Providers that don’t take reasonable measures to stop calls from those eight companies risk getting in trouble themselves.

“The implicit threat is that if the FCC finds a provider is allowing this traffic to continue, the Commission will take action against it,” Tyrrell said.

This might be the kind of threat the industry needs to put real effort into stopping the plague of calls to consumers. Last year, the FCC began mandating providers to implement STIR/SHAKEN, a framework to make it possible to trace calls back to their providers. It wasn’t an instant solution, since smaller providers were given extra time to implement it. That extra time has elapsed by this point, however, and the ability to trace calls back is what helped investigators track the robocalls down to those eight providers (allegedly).

The FCC has also been steadily issuing and proposing record fines against other robocalling operations. The number of robocalls appears to be on the decline, which is good news. The number of robotexts, however, has gone up. A lot. Which suggests that scammers may simply be moving on to a new way to annoy and scam us.

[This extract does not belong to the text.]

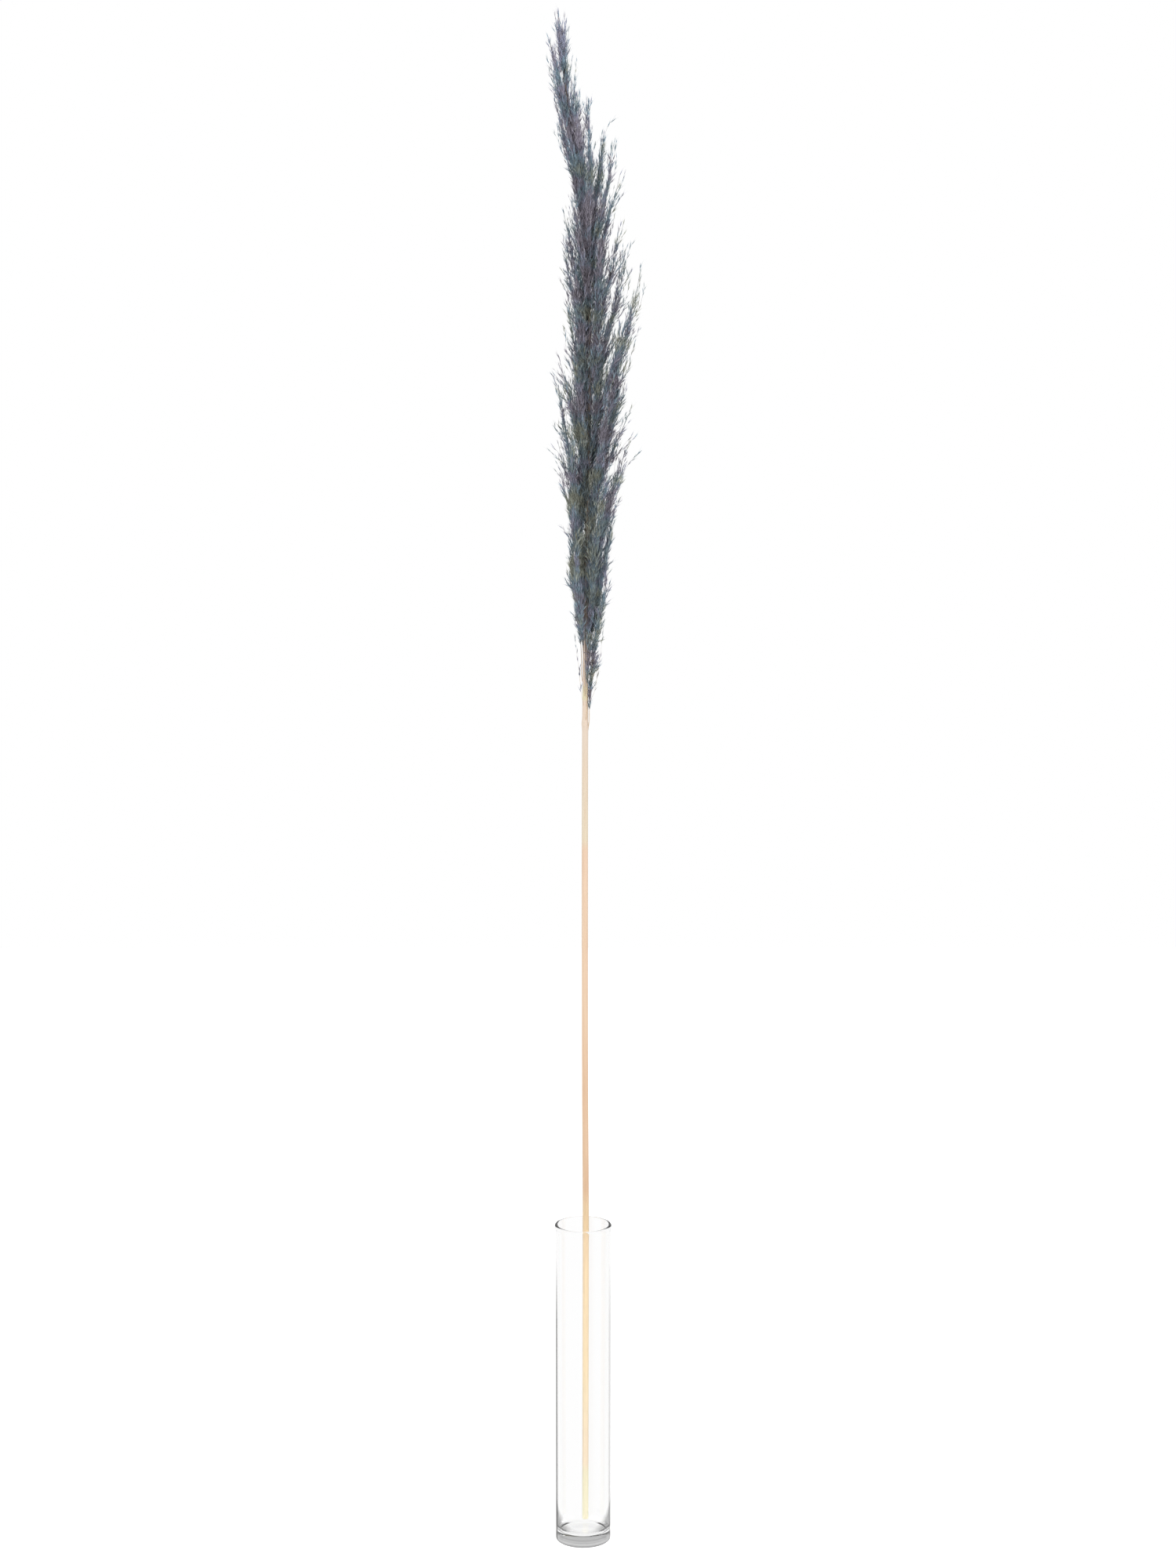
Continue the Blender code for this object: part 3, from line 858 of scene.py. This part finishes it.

On the other hand, the robocall menace may still be too big to stop anytime soon. Two of the people accused of being behind this latest operation, Roy Cox Jr. and Aaron Michael Jones, have gotten in trouble for robocalls before and, as a result, were permanently banned from telemarketing by the Federal Trade Commission (both the FCC and the FTC can go after robocalls). If the agency’s latest allegations are true, those bans didn’t do much to discourage them, and it may not be difficult for them to start the operation back up again if they can find more providers.

“The problem is with so many smaller VoIP providers, the bad actor just moves their traffic from one provider to another,” Tyrrell said. “It’s like a whack-a-mole game.”